# Confusion of CD Covers



## SixFootScowl (Oct 17, 2011)

This is horrible. Two so totally different performances with near identical covers. Are these both cheezy labels or just one.

Membran:









Profil:


----------



## Itullian (Aug 27, 2011)

Membran does old mono recordings with minimum packaging. They provide historical recordings at a reasonable price.

The same for Profil except that Profil also issues modern recordings as well in first class packaging.

So it's just probably a stock cover that keeps cost down.


----------



## Granate (Jun 25, 2016)

This is what in graphic design we call: stock images. I imagine that the studio(s involved in their package presented various choices without enough knowledge of the competence and it slipped through one of the clients who wasn't researching about their own product either.

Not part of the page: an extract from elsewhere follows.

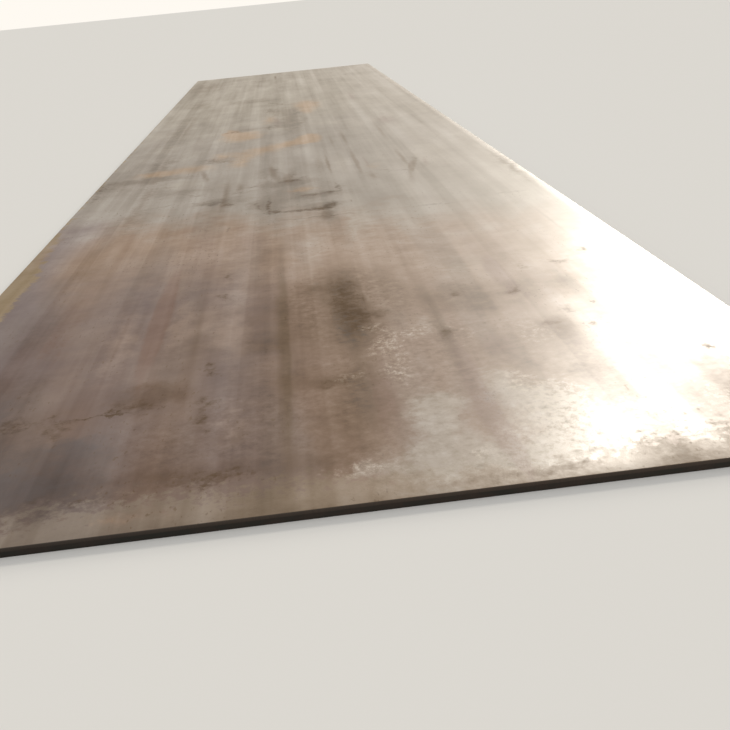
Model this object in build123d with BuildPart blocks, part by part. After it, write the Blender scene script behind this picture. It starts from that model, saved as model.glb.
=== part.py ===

Not only is that a stock image keeps costs down. In the present time labels have a low standard for graphic design or art cover, because it's more important to shout out loud that it is a Wagner Ring and that it is classical music. On the other hand, many small studios don't have the time or make the effort to create neat of meaningful design to make the task easier for listeners. MYTO and the studio they signed for their covers (could be MCPS) use a magnificient choice of Grotesque typography combined with flat bars and make the label pay the money for old stock pictures of singers. There is research and it shows how historical the recording is.


----------